Stored dataset items
________________________________________

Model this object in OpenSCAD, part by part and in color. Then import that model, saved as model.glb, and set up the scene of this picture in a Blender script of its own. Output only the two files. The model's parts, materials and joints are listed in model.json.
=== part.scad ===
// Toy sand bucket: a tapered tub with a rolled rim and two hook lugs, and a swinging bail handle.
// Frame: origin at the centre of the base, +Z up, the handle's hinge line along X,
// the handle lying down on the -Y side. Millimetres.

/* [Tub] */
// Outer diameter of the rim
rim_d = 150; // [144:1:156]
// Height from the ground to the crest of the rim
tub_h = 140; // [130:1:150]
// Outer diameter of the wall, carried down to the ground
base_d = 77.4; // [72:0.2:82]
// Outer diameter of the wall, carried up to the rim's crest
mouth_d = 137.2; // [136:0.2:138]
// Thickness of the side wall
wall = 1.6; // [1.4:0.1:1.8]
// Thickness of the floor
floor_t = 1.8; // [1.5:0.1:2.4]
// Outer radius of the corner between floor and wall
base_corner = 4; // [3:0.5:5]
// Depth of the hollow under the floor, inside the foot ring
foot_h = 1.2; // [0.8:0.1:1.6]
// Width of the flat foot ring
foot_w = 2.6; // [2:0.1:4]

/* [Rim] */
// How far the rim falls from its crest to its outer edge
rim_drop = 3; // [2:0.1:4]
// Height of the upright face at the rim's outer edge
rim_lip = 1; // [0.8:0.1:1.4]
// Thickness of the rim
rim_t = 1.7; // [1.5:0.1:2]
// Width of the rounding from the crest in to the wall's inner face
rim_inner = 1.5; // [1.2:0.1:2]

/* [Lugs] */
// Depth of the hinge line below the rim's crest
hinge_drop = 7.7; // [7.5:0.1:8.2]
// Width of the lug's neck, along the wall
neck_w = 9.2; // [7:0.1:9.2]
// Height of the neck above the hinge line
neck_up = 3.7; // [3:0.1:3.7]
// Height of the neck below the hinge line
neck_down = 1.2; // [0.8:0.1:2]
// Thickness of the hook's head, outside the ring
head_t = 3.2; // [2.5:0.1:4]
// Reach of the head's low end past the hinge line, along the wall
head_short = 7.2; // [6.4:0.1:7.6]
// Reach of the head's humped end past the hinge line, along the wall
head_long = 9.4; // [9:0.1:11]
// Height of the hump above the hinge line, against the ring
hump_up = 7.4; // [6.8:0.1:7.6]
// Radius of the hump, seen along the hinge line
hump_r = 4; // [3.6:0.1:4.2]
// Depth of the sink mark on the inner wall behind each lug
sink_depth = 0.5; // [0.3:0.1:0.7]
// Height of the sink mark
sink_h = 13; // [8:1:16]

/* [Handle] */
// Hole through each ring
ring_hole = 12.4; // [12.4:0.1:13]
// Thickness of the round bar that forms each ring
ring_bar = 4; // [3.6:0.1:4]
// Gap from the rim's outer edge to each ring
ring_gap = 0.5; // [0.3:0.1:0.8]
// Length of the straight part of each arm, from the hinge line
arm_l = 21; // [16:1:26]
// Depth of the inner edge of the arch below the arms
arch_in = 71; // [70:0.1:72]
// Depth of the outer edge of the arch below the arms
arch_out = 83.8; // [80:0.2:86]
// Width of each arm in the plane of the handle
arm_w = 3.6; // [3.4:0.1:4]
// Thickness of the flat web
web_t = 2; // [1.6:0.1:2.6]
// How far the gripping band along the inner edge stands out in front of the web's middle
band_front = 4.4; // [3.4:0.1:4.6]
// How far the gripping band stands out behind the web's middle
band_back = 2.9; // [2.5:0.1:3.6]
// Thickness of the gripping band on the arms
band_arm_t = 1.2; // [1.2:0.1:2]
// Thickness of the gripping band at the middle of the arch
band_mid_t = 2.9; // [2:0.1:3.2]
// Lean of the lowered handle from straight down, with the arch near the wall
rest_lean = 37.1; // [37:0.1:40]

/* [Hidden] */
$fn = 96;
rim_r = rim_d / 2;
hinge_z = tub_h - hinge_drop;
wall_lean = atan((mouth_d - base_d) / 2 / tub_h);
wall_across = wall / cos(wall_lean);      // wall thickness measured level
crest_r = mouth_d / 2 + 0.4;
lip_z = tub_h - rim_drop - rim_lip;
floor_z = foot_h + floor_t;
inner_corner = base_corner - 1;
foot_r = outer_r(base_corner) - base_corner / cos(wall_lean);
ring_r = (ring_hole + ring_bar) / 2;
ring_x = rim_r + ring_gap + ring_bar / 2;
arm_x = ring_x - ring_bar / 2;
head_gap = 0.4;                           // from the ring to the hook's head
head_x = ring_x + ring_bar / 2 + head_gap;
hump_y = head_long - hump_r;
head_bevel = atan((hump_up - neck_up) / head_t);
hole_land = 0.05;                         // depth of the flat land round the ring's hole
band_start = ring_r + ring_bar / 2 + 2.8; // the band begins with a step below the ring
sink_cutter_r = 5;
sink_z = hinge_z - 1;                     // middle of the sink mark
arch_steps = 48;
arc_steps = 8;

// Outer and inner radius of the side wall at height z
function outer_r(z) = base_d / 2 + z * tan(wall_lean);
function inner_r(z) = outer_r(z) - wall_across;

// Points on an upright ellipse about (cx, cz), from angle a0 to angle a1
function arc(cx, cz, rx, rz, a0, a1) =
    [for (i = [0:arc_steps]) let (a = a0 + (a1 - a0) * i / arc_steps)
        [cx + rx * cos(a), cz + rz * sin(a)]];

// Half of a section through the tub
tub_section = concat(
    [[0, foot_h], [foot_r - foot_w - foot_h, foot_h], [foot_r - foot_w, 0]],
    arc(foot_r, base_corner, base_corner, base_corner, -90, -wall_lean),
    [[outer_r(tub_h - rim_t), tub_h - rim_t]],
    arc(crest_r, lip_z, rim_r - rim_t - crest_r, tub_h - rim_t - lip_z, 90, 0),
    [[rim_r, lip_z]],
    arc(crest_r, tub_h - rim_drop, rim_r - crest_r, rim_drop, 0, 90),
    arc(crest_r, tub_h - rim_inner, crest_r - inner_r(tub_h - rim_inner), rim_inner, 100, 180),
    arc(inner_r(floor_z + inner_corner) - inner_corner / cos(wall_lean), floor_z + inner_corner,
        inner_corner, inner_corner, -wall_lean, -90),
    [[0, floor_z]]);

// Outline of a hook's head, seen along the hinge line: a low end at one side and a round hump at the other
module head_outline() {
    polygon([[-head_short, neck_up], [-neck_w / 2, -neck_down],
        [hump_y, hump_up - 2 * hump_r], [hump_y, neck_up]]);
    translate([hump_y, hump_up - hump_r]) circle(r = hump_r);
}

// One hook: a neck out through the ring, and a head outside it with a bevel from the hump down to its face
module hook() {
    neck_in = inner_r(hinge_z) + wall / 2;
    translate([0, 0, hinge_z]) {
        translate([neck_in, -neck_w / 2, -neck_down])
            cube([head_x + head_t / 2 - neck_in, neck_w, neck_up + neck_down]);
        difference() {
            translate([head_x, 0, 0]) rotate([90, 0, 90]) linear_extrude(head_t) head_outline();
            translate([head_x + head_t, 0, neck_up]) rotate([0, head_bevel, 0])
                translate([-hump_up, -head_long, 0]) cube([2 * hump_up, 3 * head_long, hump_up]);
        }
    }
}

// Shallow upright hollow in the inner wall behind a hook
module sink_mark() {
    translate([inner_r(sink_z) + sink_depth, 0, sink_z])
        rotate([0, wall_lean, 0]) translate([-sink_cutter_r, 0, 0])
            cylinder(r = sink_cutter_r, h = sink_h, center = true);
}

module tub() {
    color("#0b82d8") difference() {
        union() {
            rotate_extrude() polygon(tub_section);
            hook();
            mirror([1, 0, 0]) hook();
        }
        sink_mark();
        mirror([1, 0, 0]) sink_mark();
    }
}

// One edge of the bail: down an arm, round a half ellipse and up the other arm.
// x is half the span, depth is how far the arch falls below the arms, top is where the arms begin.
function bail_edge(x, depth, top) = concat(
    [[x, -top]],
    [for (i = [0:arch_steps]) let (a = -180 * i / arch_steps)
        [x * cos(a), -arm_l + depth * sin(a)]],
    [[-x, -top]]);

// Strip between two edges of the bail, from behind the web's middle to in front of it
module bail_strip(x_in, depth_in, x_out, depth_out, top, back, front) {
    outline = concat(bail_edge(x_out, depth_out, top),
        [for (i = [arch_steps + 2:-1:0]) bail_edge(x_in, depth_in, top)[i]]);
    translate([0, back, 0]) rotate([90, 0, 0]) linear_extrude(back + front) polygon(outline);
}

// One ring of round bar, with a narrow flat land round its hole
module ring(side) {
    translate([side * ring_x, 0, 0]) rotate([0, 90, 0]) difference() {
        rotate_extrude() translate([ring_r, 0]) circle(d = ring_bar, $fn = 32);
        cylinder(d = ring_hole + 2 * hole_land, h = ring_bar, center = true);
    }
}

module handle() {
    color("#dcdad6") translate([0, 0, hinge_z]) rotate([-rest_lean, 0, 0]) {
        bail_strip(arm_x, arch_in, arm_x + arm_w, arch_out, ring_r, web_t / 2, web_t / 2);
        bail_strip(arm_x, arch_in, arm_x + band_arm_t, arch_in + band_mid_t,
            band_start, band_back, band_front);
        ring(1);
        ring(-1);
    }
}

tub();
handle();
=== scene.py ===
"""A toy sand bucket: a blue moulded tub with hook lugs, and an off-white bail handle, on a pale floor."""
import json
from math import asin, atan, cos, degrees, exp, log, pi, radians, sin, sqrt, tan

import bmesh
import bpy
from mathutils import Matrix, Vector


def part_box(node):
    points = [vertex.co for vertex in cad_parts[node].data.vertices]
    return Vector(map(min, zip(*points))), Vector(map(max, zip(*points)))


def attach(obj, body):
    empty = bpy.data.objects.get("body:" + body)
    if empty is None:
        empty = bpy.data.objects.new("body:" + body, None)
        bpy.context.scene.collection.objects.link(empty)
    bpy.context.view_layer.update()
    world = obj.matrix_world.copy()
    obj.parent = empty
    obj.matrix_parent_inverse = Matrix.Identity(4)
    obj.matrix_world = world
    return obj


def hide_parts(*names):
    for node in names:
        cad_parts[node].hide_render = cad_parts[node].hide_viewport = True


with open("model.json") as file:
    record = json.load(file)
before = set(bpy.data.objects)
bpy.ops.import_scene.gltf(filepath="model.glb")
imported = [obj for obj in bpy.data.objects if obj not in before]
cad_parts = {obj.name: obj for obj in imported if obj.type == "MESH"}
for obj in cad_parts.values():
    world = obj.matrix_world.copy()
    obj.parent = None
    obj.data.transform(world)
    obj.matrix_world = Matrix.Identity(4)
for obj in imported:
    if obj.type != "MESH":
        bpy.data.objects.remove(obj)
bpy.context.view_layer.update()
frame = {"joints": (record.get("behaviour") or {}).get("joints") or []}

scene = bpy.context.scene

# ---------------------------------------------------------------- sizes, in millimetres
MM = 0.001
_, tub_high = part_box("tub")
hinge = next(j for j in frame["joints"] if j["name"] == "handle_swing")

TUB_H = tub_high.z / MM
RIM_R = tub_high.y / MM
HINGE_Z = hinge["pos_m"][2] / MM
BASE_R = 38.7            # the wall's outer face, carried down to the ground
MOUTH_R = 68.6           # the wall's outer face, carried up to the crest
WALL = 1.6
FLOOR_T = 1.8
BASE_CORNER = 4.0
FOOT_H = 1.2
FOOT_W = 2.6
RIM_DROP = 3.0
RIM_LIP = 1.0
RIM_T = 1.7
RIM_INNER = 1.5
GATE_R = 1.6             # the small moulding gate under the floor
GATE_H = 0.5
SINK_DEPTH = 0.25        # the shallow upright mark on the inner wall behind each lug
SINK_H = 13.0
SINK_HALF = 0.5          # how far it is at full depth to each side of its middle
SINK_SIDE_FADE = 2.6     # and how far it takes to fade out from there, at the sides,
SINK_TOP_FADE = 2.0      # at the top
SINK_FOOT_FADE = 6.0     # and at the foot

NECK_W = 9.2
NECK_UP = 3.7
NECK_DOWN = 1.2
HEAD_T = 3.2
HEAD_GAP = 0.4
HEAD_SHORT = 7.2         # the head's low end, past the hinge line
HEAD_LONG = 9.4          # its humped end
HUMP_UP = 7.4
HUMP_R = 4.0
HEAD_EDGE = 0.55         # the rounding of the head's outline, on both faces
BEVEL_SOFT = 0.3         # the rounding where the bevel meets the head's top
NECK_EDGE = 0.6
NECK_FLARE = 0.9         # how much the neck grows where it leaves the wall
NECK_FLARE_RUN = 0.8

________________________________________

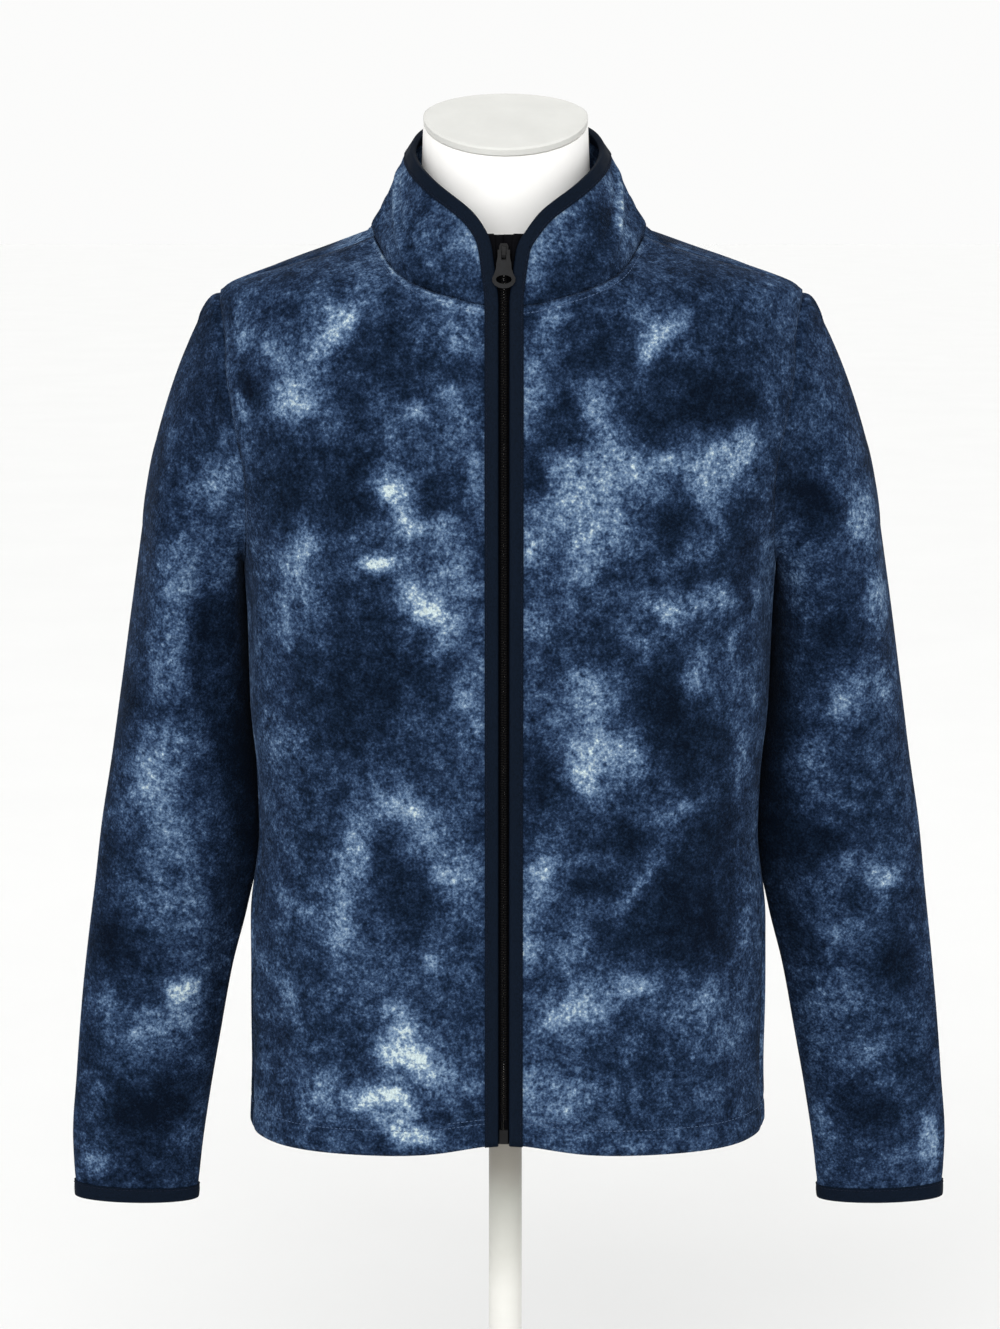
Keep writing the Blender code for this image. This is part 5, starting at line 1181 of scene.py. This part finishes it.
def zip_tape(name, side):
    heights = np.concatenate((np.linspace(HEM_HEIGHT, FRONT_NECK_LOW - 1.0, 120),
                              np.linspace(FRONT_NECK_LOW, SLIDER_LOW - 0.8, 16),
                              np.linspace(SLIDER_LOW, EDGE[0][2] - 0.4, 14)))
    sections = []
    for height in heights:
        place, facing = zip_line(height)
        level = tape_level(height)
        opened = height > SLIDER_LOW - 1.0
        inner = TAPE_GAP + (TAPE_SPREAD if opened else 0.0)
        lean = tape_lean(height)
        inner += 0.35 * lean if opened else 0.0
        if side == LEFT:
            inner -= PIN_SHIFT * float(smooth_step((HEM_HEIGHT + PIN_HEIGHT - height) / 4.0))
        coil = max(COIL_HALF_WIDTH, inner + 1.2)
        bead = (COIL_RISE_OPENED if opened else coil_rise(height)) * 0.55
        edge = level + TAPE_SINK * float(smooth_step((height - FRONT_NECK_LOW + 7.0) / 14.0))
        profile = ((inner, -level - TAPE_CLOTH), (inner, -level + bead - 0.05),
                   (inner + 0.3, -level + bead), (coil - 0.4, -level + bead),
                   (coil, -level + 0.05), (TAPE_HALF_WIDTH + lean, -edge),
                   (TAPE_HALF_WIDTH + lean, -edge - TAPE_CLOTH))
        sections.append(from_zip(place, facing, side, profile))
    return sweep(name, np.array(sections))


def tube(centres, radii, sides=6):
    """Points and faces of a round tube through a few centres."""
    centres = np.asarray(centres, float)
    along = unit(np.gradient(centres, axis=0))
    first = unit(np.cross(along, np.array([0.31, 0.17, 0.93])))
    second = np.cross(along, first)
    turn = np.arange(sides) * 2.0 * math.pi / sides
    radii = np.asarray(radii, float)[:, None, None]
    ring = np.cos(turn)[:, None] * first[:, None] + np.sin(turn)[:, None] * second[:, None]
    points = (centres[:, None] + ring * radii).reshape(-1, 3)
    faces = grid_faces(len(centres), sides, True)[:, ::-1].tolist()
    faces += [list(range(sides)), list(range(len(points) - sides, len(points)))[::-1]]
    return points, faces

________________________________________

Search the records above for "empty". Copy each line where it is found.

    empty = bpy.data.objects.get("body:" + body)
    if empty is None:
        empty = bpy.data.objects.new("body:" + body, None)
        bpy.context.scene.collection.objects.link(empty)
    obj.parent = empty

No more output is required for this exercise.